2) Looping through objs in world (in ascending ID order), objs are moved to null.
3) The list is cleared. Clearing happens from last to first, so the objs are deleted in descending ID order--therefore putting the lowest ID at the top of the available-ID stack.
4) When the objs are re-created, they pull IDs from the stack and therefore are remade in ascending order just like in step 1.

Unstable case:

1) New objs are created, in ascending ID order if this is a fresh start, and added to a list and to the map in that same order.
2) The list is cleared. Clearing happens from last to first, but the objs are not deleted because they're on the map.
3) Looping through objs in world (in ascending ID order), objs are moved to null. This deletes them in ascending ID order, so the highest ID ends up on top of the available-ID stack.
4) When the objs are re-created, they pull IDs from the stack and therefore are remade in descending order. This adds them to the dirty chunk in descending order as well which is what triggers the worst-case scenario. Because step 3 ensures they are always deleted in ascending ID order, this will keep happening. This is why it will also persist in the stable case now as well.

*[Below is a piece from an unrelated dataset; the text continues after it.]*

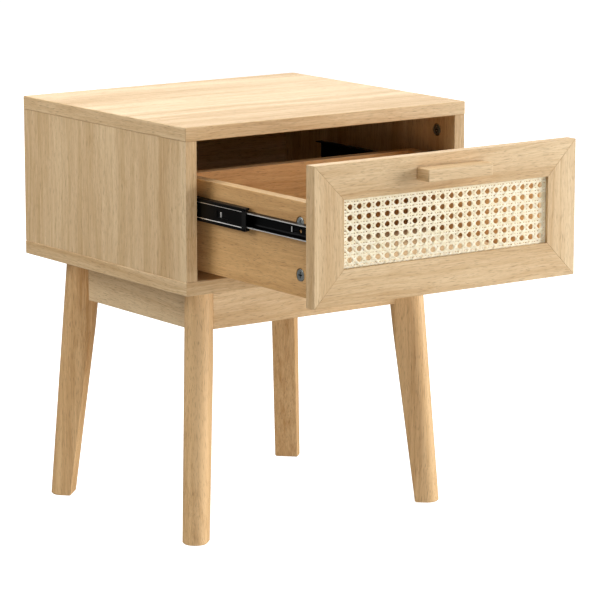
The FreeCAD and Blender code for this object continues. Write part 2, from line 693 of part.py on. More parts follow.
def make_drawer_side(name, side):
    part = body(f"drawer_{name}_side", DRAWER)
    outer, inner = DRAWER_X, f"({DRAWER_X} - drawer_side_thick)"
    low_x = inner if side > 0 else f"-{outer}"
    block(part, ("drawer_side_thick", "drawer_length", "drawer_side_height"),
          (low_x, "0", "drawer_lift"))
    groove_x = inner if side > 0 else f"-({inner} + bottom_groove)"
    block(part, ("bottom_groove", "drawer_length", "bottom_thick + 2*hole_play"),
          (groove_x, "0", "drawer_lift + bottom_raise - hole_play"), cut=True)
    inward = (-side, 0, 0)
    middle = f"{side}*({outer} - drawer_side_thick/2)"
    for z in drawer_cam_heights():
        bore(part, "cam_radius + hole_play", f"{DRAWER_CAM} + hole_play",
             (f"{side}*{outer}", "drawer_cam_set", z), inward)
        bore(part, "cam_bolt_radius + hole_play", "drawer_cam_set",
             (middle, "0", z), (0, 1, 0))
    for y in slide_screw_places():
        bore(part, "screw_radius + hole_play", "screw_grip + board_gap",
             (f"{side}*{outer}", f"slide_set - front_thick + {y}", "slide_height"), inward)
    for z in back_screw_heights():
        at = (f"{side}*{outer}", "drawer_length - drawer_back_thick/2", z)
        bore(part, "screw_radius + hole_play", "drawer_side_thick", at, inward)
        bore(part, "screw_head_radius + hole_play", "screw_head_thick + hole_play",
             at, inward)


def make_drawer_back_and_bottom():
    half = f"({DRAWER_X} - drawer_side_thick)"
    seat = "drawer_lift + bottom_raise + bottom_thick"
    part = body("drawer_back", DRAWER)
    block(part, (f"2*{half}", "drawer_back_thick", f"drawer_lift + drawer_side_height - ({seat})"),
          (f"-{half}", "drawer_length - drawer_back_thick", seat))
    for side in (-1, 1):
        for z in back_screw_heights():
            bore(part, "screw_radius + hole_play", "screw_grip + board_gap",
                 (f"{side}*{half}", "drawer_length - drawer_back_thick/2", z), (-side, 0, 0))
    for x in bottom_screw_places():
        bore(part, "screw_radius + hole_play", "screw_grip + board_gap",
             (x, "drawer_length - drawer_back_thick/2", seat), (0, 0, 1))
    part = body("drawer_bottom", DRAWER)
    reach = f"({half} + bottom_groove - hole_play)"
    block(part, (f"2*{reach}", "drawer_length - board_gap", "bottom_thick"),
          (f"-{reach}", "board_gap", "drawer_lift + bottom_raise"))
    for x in bottom_screw_places():
        at = (x, "drawer_length - drawer_back_thick/2", "drawer_lift + bottom_raise")
        bore(part, "screw_radius + hole_play", "bottom_thick", at, (0, 0, 1))
        bore(part, "screw_head_radius + hole_play", "screw_head_thick + hole_play",
             at, (0, 0, 1))


def bottom_screw_places():
    for side in (-1, 0, 1):
        yield f"{side}*({DRAWER_X} - drawer_side_thick - bottom_screw_end_set)"


def make_handle():
    """A plain bar on the middle of the top rail."""
    part = body("handle", DRAWER)
    bar = block(part, ("handle_length", "handle_reach", "handle_height"),
                ("-handle_length/2", "-front_thick - handle_reach",
                 f"{RAIL_HEIGHT} - handle_height/2"))
    soften(part, bar, "handle_edge")
    for end in (-1, 1):
        bore(part, "screw_radius + hole_play", "handle_screw_grip + board_gap",
             (f"{end}*handle_screw_spread/2", "-front_thick", RAIL_HEIGHT), (0, -1, 0))


def make_drawer_fittings():
    cams, bolts, back_screws, bottom_screws, handle_screws = [], [], [], [], []
    for _, side in SIDES:
        middle = f"{side}*({DRAWER_X} - drawer_side_thick/2)"
        for z in drawer_cam_heights():
            cams.append(cam_lock((f"{side}*{DRAWER_X}", f"{DRAWER_Y} + drawer_cam_set",
                                  f"{FLOOR} + {z}"), (-side, 0, 0), DRAWER_CAM))
            bolts.append(cylinder("cam_bolt_radius",
                                  "cam_bolt_grip + drawer_cam_set - cam_radius",
                                  (middle, f"{DRAWER_Y} - cam_bolt_grip", f"{FLOOR} + {z}"),
                                  (0, 1, 0)))
        for z in back_screw_heights():
            back_screws.append(screw(
                (f"{side}*{DRAWER_X}", f"{DRAWER_Y} + drawer_length - drawer_back_thick/2",
                 f"{FLOOR} + {z}"), (-side, 0, 0), "drawer_side_thick + screw_grip"))
    for x in bottom_screw_places():
        bottom_screws.append(screw(
            (x, f"{DRAWER_Y} + drawer_length - drawer_back_thick/2",
             f"{FLOOR} + drawer_lift + bottom_raise"), (0, 0, 1), "bottom_thick + screw_grip"))
    for end in (-1, 1):
        x, z = f"{end}*handle_screw_spread/2", f"{FLOOR} + {RAIL_HEIGHT}"
        head = cylinder("screw_head_radius", "screw_head_thick", (x, DRAWER_Y, z), (0, 1, 0))
        shank = cylinder("screw_radius", "front_thick + handle_screw_grip",
                         (x, DRAWER_Y, z), (0, -1, 0))
        handle_screws.append(fused([head, shank]))
    group("drawer_cam_locks", cams)
    group("drawer_cam_bolts", bolts)
    group("drawer_back_screws", back_screws)
    group("drawer_bottom_screws", bottom_screws)
    group("handle_screws", handle_screws)


# --- ball-bearing slides -----------------------------------------------------------------


def slide_screw_places():
    """Distances of a slide's screws from its front end."""
    yield "slide_screw_set"
    yield "slide_length/2"
    yield "(slide_length - slide_screw_set)"


def channel(label, side, web_at, opens, reach, half, walls, front, length):
    """A C section: web_at is its web's face, opens is +1 where it opens to the drawer."""
    web, flange = walls
    part = body(label, ("0", f"{front} + {length}", SLIDE_Z))

    def corner(depth, height):
        return f"{side}*({INNER} - ({web_at}) - {opens}*({depth}))", height

    shape = outline(part, "XZ_Plane", (
        corner("0", f"-{half}"), corner(reach, f"-{half}"),
        corner(reach, f"{flange} - {half}"), corner(web, f"{flange} - {half}"),
        corner(web, f"{half} - {flange}"), corner(reach, f"{half} - {flange}"),
        corner(reach, half), corner("0", half)))
    pad(part, shape, length)
    return part


def web_holes(part, side, web_at, toward, places, radius):
    """Round holes through the web, at distances from the front of a slide member."""
    for y in places:
        bore(part, radius, "slide_wall", (f"{side}*({INNER} - ({web_at}))",
                                          f"{y} - slide_length", "0"), (toward, 0, 0))


def make_slide(name, side):
    steel = ("slide_wall", "slide_wall")
    head_hole = "screw_head_radius + hole_play"
    outer = channel(f"{name}_slide_cabinet_member", side, "0", 1, "outer_reach", "outer_half",
                    steel, SLIDE_FRONT, "slide_length")
    web_holes(outer, side, "0", -side, slide_screw_places(), head_hole)
    middle_front = f"({SLIDE_FRONT} + middle_set - drawer_open/2)"
    channel(f"{name}_slide_middle_member", side, "middle_start", 1, "middle_reach",
            "middle_half", steel, middle_front, "(slide_length - middle_set)")
    channel(f"{name}_slide_bumper", side, "middle_start", 1, "middle_reach", "middle_half",
            ("slide_wall", "bumper_wall"), f"({middle_front} - bumper_length)",
            "bumper_length")
    inner = channel(f"{name}_slide_drawer_member", side, "slide_thick", -1, "inner_reach",
                    "inner_half", steel, f"({SLIDE_FRONT} - drawer_open)", "slide_length")
    web_holes(inner, side, "slide_thick", side, slide_screw_places(), head_hole)
    web_holes(inner, side, "slide_thick", side, ("spare_hole_set",), "spare_hole_radius")
    # Each cage runs midway between its two members: a quarter and three quarters of the way.
    ball_cage(f"{name}_slide_outer_balls", side, "(middle_start + outer_reach)/2",
              "(outer_half - slide_wall + middle_half)/2", "drawer_open/4")
    ball_cage(f"{name}_slide_inner_balls", side,
              "(slide_thick - inner_reach + middle_start + middle_reach)/2",
              "(middle_half - slide_wall + inner_half)/2", "3*drawer_open/4")


def ball_cage(label, side, middle, height, shift):
    """Two strips, above and below, each with a row of bearing balls."""
    x = f"{side}*({INNER} - {middle})"
    front = f"({SLIDE_FRONT} + cage_set - {shift})"
    count = int(value("cage_length/ball_pitch"))
    rows = []
    for up in (-1, 1):
        z = f"{SLIDE_Z} + {up}*{height}"
        pieces = [box(("cage_reach", "cage_length", "cage_thick"),
                      (f"{x} - cage_reach/2", front, f"{z} - cage_thick/2"))]
        for i in range(count):
            ball = document.addObject("Part::Sphere", "Ball")
            ball.setExpression("Radius", formula("ball_radius"))
            place(ball, (x, f"{front} + (cage_length - {count - 1}*ball_pitch)/2"
                            f" + {i}*ball_pitch", z))
            pieces.append(ball)
        rows.append(fused(pieces))
    group(label, rows)


def make_slide_screws():
    cabinet_screws, drawer_screws = [], []
    for _, side in SIDES:
        for y in slide_screw_places():
            cabinet_screws.append(screw((f"{side}*({INNER} - slide_wall)",
                                         f"{SLIDE_FRONT} + {y}", SLIDE_Z), (side, 0, 0),
                                        "slide_wall + screw_grip", "slide_wall"))
            drawer_screws.append(screw((f"{side}*({DRAWER_X} + slide_wall)",
                                        f"{SLIDE_FRONT} - drawer_open + {y}", SLIDE_Z),
                                       (-side, 0, 0), "slide_wall + screw_grip",
                                       "slide_wall"))
    group("slide_cabinet_screws", cabinet_screws)
    group("slide_drawer_screws", drawer_screws)


def build():
    fill_sheet()
    make_cross_panel("top_panel", f"{FLOOR} + side_height", -1)
    make_bottom_panel()
    for name, side in SIDES:
        make_side_panel(name, side)
    make_back_panel()
    make_back_pins()
    make_cabinet_fittings()
    for name, side_x, side_y, turn in LEG_CORNERS:
        make_leg(name, side_x, side_y, turn)
        make_brace(name, side_x, side_y, turn)
    make_aprons()
    make_leg_fittings()
    make_front_frame()
    make_cane()
    for name, side in SIDES:
        make_drawer_side(name, side)
    make_drawer_back_and_bottom()
    make_handle()
    make_drawer_fittings()
    for name, side in SIDES:
        make_slide(name, side)
    make_slide_screws()
    document.recompute()


def write_nodes():
    """Check every object and every sub-part's solid, then write one file per sub-part."""
    failed = [o.Name for o in document.Objects if {"Invalid", "Error"} & set(o.State)]
    if failed:
        raise RuntimeError(f"objects that did not compute: {failed}")
    for node in nodes:
        if node.Shape.isNull() or not node.Shape.isValid():
            raise RuntimeError(f"{node.Label} has no valid shape")
    os.makedirs("parts", exist_ok=True)
    for node in nodes:
        node.Shape.exportStep(f"parts/{node.Label}.step")
        print(node.Label, len(node.Shape.Solids), round(node.Shape.Volume))


build()
write_nodes()
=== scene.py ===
import json
import math
import random

import bmesh
import bpy
from mathutils import Matrix, Vector


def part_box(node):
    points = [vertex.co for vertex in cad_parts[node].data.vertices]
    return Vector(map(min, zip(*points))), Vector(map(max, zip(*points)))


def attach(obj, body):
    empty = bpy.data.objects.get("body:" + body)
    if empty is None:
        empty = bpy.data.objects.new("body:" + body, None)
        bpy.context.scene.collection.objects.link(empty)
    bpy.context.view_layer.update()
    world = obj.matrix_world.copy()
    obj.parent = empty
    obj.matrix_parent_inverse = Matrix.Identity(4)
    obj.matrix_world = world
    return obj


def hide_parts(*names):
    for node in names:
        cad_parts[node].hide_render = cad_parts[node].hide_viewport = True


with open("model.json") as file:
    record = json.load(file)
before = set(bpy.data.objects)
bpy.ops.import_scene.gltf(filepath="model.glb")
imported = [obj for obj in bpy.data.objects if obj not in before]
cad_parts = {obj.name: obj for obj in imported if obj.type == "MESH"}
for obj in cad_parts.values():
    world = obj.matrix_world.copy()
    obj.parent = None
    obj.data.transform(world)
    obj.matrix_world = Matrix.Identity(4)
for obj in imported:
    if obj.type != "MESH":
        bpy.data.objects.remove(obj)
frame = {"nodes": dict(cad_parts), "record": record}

bl_info = {
    "name": "Cane-front nightstand",
    "version": (1, 0, 0),
    "blender": (4, 5, 0),
    "location": "3D View > Sidebar > Nightstand",
    "description": "Makes the finished surfaces of a small oak nightstand with a cane drawer",
    "category": "Object",
}

MM = 0.001
AXES = "xyz"
NODES = frame["nodes"]
BEHAVIOUR = frame["record"]["behaviour"]
BODY_OF = {node: body for body, nodes in BEHAVIOUR["bodies"].items() for node in nodes}
SLOT_OF = {part["node"]: part["material_slot"] for part in frame["record"]["subparts"]}
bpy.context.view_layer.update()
GRAIN_MAP = "grain"

# The oak's figure. Knots stand about these distances in mm apart along and across the grain,
# and the veneer's leaves are about STAVE mm wide. A knot's core and the swell of the grain round
# it are shares of those distances. The wander and the ripple bend the grain by up to so much.
KNOT_GAPS = (420, 240, 240)
KNOT_CORE, KNOT_SWELL, KNOT_PUSH = 0.045, 0.22, 16 * MM
STAVE = 42
WANDER_SCALE, WANDER = (4, 12, 12), (0, 22 * MM, 22 * MM)
RIPPLE_SCALE, RIPPLE = (26, 60, 60), (0, 3.5 * MM, 3.5 * MM)

# Each board's node, the axis that its face grain follows and the rounding of its edges in mm.
CABINET_BOARDS = (
    ("top_panel", "x", 0),
    ("bottom_panel", "x", 0),
    ("left_side_panel", "z", 0.5),
    ("right_side_panel", "z", 0.5),
    ("back_panel", "x", 0.3),
)
APRON_BOARDS = (
    ("front_apron", "x", 0),
    ("back_apron", "x", 0),
    ("left_apron", "y", 0),
    ("right_apron", "y", 0),
)
FRONT_BOARDS = (
    ("drawer_front_top_rail", "x", 0.4),
    ("drawer_front_bottom_rail", "x", 0.4),
    ("drawer_front_left_stile", "z", 0.4),
    ("drawer_front_right_stile", "z", 0.4),
    ("cane_retainer_strips", "x", 0.3),
)
DRAWER_BOARDS = (
    ("drawer_left_side", "y", 0.6),
    ("drawer_right_side", "y", 0.6),
    ("drawer_back", "x", 0.6),
)
CORNERS = ("front_left", "front_right", "back_right", "back_left")
SIDES = ("left", "right")


def linear(code):
    """A colour written as sRGB hex, in the linear light that Blender works in."""
    parts = [int(code[i:i + 2], 16) / 255 for i in (1, 3, 5)]
    return tuple(c / 12.92 if c <= 0.04045 else ((c + 0.055) / 1.055) ** 2.4 for c in parts)


class OakSettings(bpy.types.PropertyGroup):
    light: bpy.props.FloatVectorProperty(
        name="Light wood", description="Earlywood between the growth rings",
        subtype="COLOR", size=3, min=0, max=1, default=linear("#E6CA9F"))
    dark: bpy.props.FloatVectorProperty(
        name="Dark wood", description="Latewood of the growth rings",
        subtype="COLOR", size=3, min=0, max=1, default=linear("#BC9562"))
    pore: bpy.props.FloatVectorProperty(
        name="Pores", description="Open pores that hold a little dust and shade",
        subtype="COLOR", size=3, min=0, max=1, default=linear("#7E5830"))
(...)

So, the fix to this would, it seems, require a change to the dirty chunk so that it does not always require IDs to be sorted, and instead can take a loose list that may contain duplicates and sort them on an as-needed basis. A dual-pivot quicksort of 100K objects followed by a purge seems likely to be faster. Either that, or a hashtable solution might be sensible.

Another option, not really a fix to this issue but one that would ameliorate it considerably, would be to change the ID stacks to min-heaps. It's a little more work than the current stack method but it would force lower IDs to be reused more often.

Jul 1 2018, 9:47 pm
Lummox JR	Lummox JR changed status to 'Verified'

Jul 2 2018, 3:16 pm
Optimumtact	why not use another sort method that doesn't have worst case characteristics like insertion sort? say timsort etc https://en.wikipedia.org/wiki/Timsort

Jul 2 2018, 7:04 pm
Lummox JR	The list is kept in a sorted state, not sorted after the fact. Timsort would be inappropriate.